The Downside Risks: The Bear Thesis
Conversely, the path to a lower valuation is paved with regulatory and infrastructural hurdles. The aerospace industry is notoriously slow, and any delay in FAA certification can lead to catastrophic capital burn. Joby has already spent billions of dollars in development; if the timeline for commercial flight slips further, the company may be forced to dilute shareholders through additional capital raises to keep the lights on.
Infrastructure represents another significant bottleneck. Even with a certified aircraft, Joby cannot operate without "vertiports." The construction of these landing pads requires zoning approvals, electrical grid upgrades for fast-charging, and community acceptance regarding noise pollution. If the rollout of physical infrastructure lags behind the aircraft's readiness, Joby will possess a fleet of planes with nowhere to land, rendering the technology useless in the short term.
Additionally, the competitive landscape is intensifying. While Joby is a frontrunner, other players like Archer Aviation and various international competitors are vying for the same airspace. A price war or a failure to secure exclusive landing rights at key hubs could compress margins and lower the long-term valuation ceiling.
The Strategic Pivot: From Hardware to Service
One of the most important facts regarding Joby's long-term value is its decision to operate as a service provider rather than just an aircraft manufacturer. By controlling the app, the pilot, and the aircraft, Joby aims to capture the full value chain of the trip—essentially becoming the "Uber of the Skies." This software-as-a-service (SaaS) model typically commands much higher multiples than hardware manufacturing.
However, this strategy increases operational complexity. Joby is not just building a plane; it is building an airline.
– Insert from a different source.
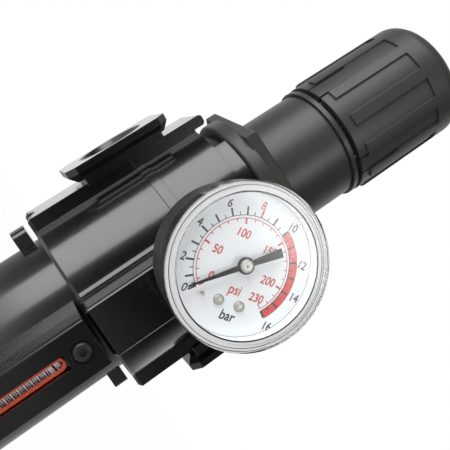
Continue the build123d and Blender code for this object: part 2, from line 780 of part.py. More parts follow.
with BuildPart() as drain_fitting:
    disc(drain_flange_r, inner_floor, inner_floor + drain_flange_t)
    disc(drain_r, drain_low + drain_socket_h, inner_floor)
    disc(drain_bore_r, drain_low, inner_floor + drain_flange_t + 1, mode=Mode.SUBTRACT)
save(drain_fitting, "drain_fitting")

with BuildPart() as drain_nut:
    with BuildSketch(Plane.XY.offset(nut_low)):
        RegularPolygon(drain_nut_af / 2, 6, major_radius=False)
        Circle(drain_r, mode=Mode.SUBTRACT)
    extrude(amount=drain_nut_t)
save(drain_nut, "drain_nut")

with BuildPart() as drain_knob:
    disc(drain_knob_r, drain_low, drain_top)
    with BuildSketch(Plane.XY.offset(drain_low)):
        with PolarLocations(drain_knob_r + drain_grip_out, drain_grip_count):
            Circle(drain_grip_r)
    extrude(amount=drain_knob_h, mode=Mode.SUBTRACT)
    disc(drain_spout_r, drain_low - drain_spout_h, drain_low)
    disc(drain_r + run_gap, drain_low + drain_socket_h - clear_gap, drain_top + 1, mode=Mode.SUBTRACT)
    disc(drain_bore_r, drain_low - drain_spout_h - 1, drain_top, mode=Mode.SUBTRACT)
save(drain_knob, "drain_knob")

# Gauge
roll = radians(gauge_roll)
case_back = pad_reach + case_gap
case_front = case_back + case_depth
lens_back = case_front - lens_lap
lens_front = case_front + lens_proud
dial_y = case_front - dial_sink
pointer_y = dial_y + pointer_gap
socket_r = gauge_thread_r - stem_step


def dial_point(angle, radius):
    """X and Z of a point on the dial, by its clockwise angle from the dial's own top."""
    turned = radians(angle) + roll
    return radius * sin(turned), gauge_z + radius * cos(turned)


def front_plane(depth, angle=0.0):
    """Plane that faces the front at a depth, on the gauge's axis and turned with the dial."""
    turned = radians(angle) + roll
    return Plane(origin=(0, -depth, gauge_z), x_dir=(cos(turned), 0, -sin(turned)), z_dir=(0, -1, 0))


with BuildPart() as gauge_stem:
    rod_y(gauge_thread_r, -pad_reach, -pad_reach + stem_len, gauge_z)
    with BuildSketch(front_plane(pad_reach)):
        Rectangle(square_af, square_af)
    extrude(amount=case_back - pad_reach)
    rod_y(socket_r, -case_back - stem_reach, -case_back, gauge_z)
    rod_y(gauge_way_r, -case_back - 1, -pad_reach + gauge_port_depth, gauge_z, mode=Mode.SUBTRACT)
save(gauge_stem, "gauge_stem")

with BuildPart() as gauge_case:
    rod_y(case_r, -case_front, -case_back, gauge_z)
    fillet(gauge_case.faces().sort_by(Axis.Y)[-1].edges(), case_round)
    rod_y(case_r - case_wall, -case_front - 1, -case_back - case_wall, gauge_z, mode=Mode.SUBTRACT)
    rod_y(socket_r, -case_back - case_wall, -case_back + 1, gauge_z, mode=Mode.SUBTRACT)
save(gauge_case, "gauge_case")

with BuildPart() as gauge_lens:
    rod_y(lens_r, -lens_front, -lens_back, gauge_z)
    fillet(gauge_lens.faces().sort_by(Axis.Y)[0].edges(), lens_round)
    rod_y(case_r + seat_gap, -case_front - seat_gap, -lens_back + 1, gauge_z, mode=Mode.SUBTRACT)
    rod_y(case_r - case_wall, -lens_front + lens_t, -case_front, gauge_z, mode=Mode.SUBTRACT)
    rod_y(lens_r - rim_w, -lens_front - 1, -lens_front + rim_rise, gauge_z, mode=Mode.SUBTRACT)
    with BuildSketch(front_plane(lens_front)):
        Circle(rim_line_r)
        Circle(rim_line_r - rim_line_w, mode=Mode.SUBTRACT)
    extrude(amount=-rim_line_w, mode=Mode.SUBTRACT)
save(gauge_lens, "gauge_lens")

dial_back = dial_y - dial_t
frame_plate_back = dial_back - movement_plate_t
screw_half_angle = degrees(asin(dial_screw_gap / 2 / dial_screw_ring))
screw_points = [dial_point(180 + side * screw_half_angle, dial_screw_ring) for side in (-1, 1)]

with BuildPart() as gauge_dial:
    rod_y(dial_r, -dial_y, -dial_back, gauge_z)
    rod_y(shaft_r + clear_gap, -dial_y - 1, -dial_back + 1, gauge_z, mode=Mode.SUBTRACT)
    for x, z in screw_points:
        rod_y(dial_shank_r, -dial_y - 1, -dial_back + 1, z, mode=Mode.SUBTRACT, x=x)
save(gauge_dial, "gauge_dial")

# Movement: the socket on the stem, and the plate that carries the dial and the pointer's shaft
with BuildPart() as movement_frame:
    rod_y(movement_plate_r, -dial_back, -frame_plate_back, gauge_z)
    with BuildSketch(front_plane(case_back + case_wall + seat_gap)):
        Rectangle(movement_w, movement_w)
    extrude(amount=frame_plate_back - case_back - case_wall - seat_gap)
    rod_y(socket_r, -case_back - stem_reach, -case_back, gauge_z, mode=Mode.SUBTRACT)
    rod_y(shaft_r + run_gap, -dial_back - 1, -case_back, gauge_z, mode=Mode.SUBTRACT)
    for x, z in screw_points:
        rod_y(dial_shank_r, -dial_back - 1, -frame_plate_back + 1, z, mode=Mode.SUBTRACT, x=x)
save(movement_frame, "movement_frame")

with BuildPart() as dial_screws:
    for x, z in screw_points:
        rod_y(dial_screw_r, -dial_y - dial_screw_t, -dial_y, z, x=x)
    fillet(dial_screws.faces().sort_by(Axis.Y)[0:2].edges(), dial_screw_round)
    for x, z in screw_points:
        rod_y(dial_shank_r, -dial_y, -frame_plate_back, z, x=x)
save(dial_screws, "dial_screws")

with BuildPart() as stop_pin:
    x, z = dial_point(zero_angle - stop_turn, stop_ring)
    rod_y(stop_pin_r, -pointer_y - stop_rise, -dial_y, z, x=x)
save(stop_pin, "stop_pin")

with BuildPart() as pointer:
    with BuildSketch(front_plane(pointer_y, zero_angle)):
        with BuildLine():
            Polyline((-pointer_tip_w / 2, pointer_len), (pointer_tip_w / 2, pointer_len),
                     (pointer_waist_w / 2, pointer_neck), (pointer_waist_w / 2, -pointer_waist),
                     (pointer_tail_w / 2, -pointer_tail), (-pointer_tail_w / 2, -pointer_tail),
                     (-pointer_waist_w / 2, -pointer_waist), (-pointer_waist_w / 2, pointer_neck),
                     close=True)
        make_face()
        Circle(cap_r)
    extrude(amount=pointer_t)
save(pointer, "pointer")

with BuildPart() as pointer_cap:
    rod_y(cap_r, -pointer_y - pointer_t - cap_t, -pointer_y - pointer_t, gauge_z)
    fillet(pointer_cap.faces().sort_by(Axis.Y)[0].edges(), cap_round)
save(pointer_cap, "pointer_cap")

with BuildPart() as pointer_shaft:
    rod_y(shaft_r, -pointer_y, -case_back - stem_reach - clear_gap, gauge_z)
save(pointer_shaft, "pointer_shaft")

# Plug in the rear gauge port
with BuildPart() as rear_plug:
    rod_y(gauge_thread_r, pad_reach - plug_len, pad_reach, gauge_z)
    rod_y(plug_head_r, pad_reach, pad_reach + plug_head_t, gauge_z)
    with BuildSketch(Plane(origin=(0, pad_reach + plug_head_t, gauge_z), x_dir=(1, 0, 0), z_dir=(0, -1, 0))):
        RegularPolygon(plug_af / 2, 6, major_radius=False)
    extrude(amount=plug_socket, mode=Mode.SUBTRACT)
save(rear_plug, "rear_plug")
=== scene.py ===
"""Looks of a filter regulator for compressed air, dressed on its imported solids.

Sizes and places are in millimetres and degrees in the part's own frame, where +Z runs up the
regulator and -Y is its front. MM turns them into the scene's metres.
"""

import json
import logging
import math
from collections.abc import Sequence
from dataclasses import dataclass, field
from enum import Enum

import bmesh
import bpy
from mathutils import Matrix, Vector


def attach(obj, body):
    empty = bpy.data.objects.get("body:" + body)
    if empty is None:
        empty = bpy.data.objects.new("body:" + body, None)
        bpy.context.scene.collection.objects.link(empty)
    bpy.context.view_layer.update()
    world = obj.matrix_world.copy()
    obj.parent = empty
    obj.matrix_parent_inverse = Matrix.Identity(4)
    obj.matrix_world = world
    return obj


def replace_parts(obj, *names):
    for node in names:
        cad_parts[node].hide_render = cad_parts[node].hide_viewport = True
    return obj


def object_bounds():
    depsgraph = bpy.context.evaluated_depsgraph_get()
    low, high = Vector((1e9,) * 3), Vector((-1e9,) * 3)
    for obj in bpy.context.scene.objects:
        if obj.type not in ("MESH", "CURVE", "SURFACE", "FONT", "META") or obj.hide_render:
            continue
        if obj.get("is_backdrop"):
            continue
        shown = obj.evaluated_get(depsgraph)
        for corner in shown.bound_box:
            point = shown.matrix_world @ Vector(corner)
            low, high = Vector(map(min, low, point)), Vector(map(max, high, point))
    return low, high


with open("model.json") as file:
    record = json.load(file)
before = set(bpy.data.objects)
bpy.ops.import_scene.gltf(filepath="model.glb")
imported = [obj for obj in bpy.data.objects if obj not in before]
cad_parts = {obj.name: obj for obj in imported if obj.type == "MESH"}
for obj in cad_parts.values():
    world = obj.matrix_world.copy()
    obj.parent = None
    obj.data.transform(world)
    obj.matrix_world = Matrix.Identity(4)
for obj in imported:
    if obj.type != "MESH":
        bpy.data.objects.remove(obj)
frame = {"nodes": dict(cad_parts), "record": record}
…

This requires a massive investment in operational staff, maintenance hubs, and insurance frameworks, all of which add to the financial pressure before the first commercial dollar is earned.
Conclusion
Whether Joby Aviation hits $15 or retreats depends on the convergence of three factors: regulatory approval, manufacturing scalability, and infrastructure readiness. The stock remains a high-beta play on the future of transportation. While the technological milestones are impressive, the market is now demanding a transition from "proof of concept" to "proof of profit."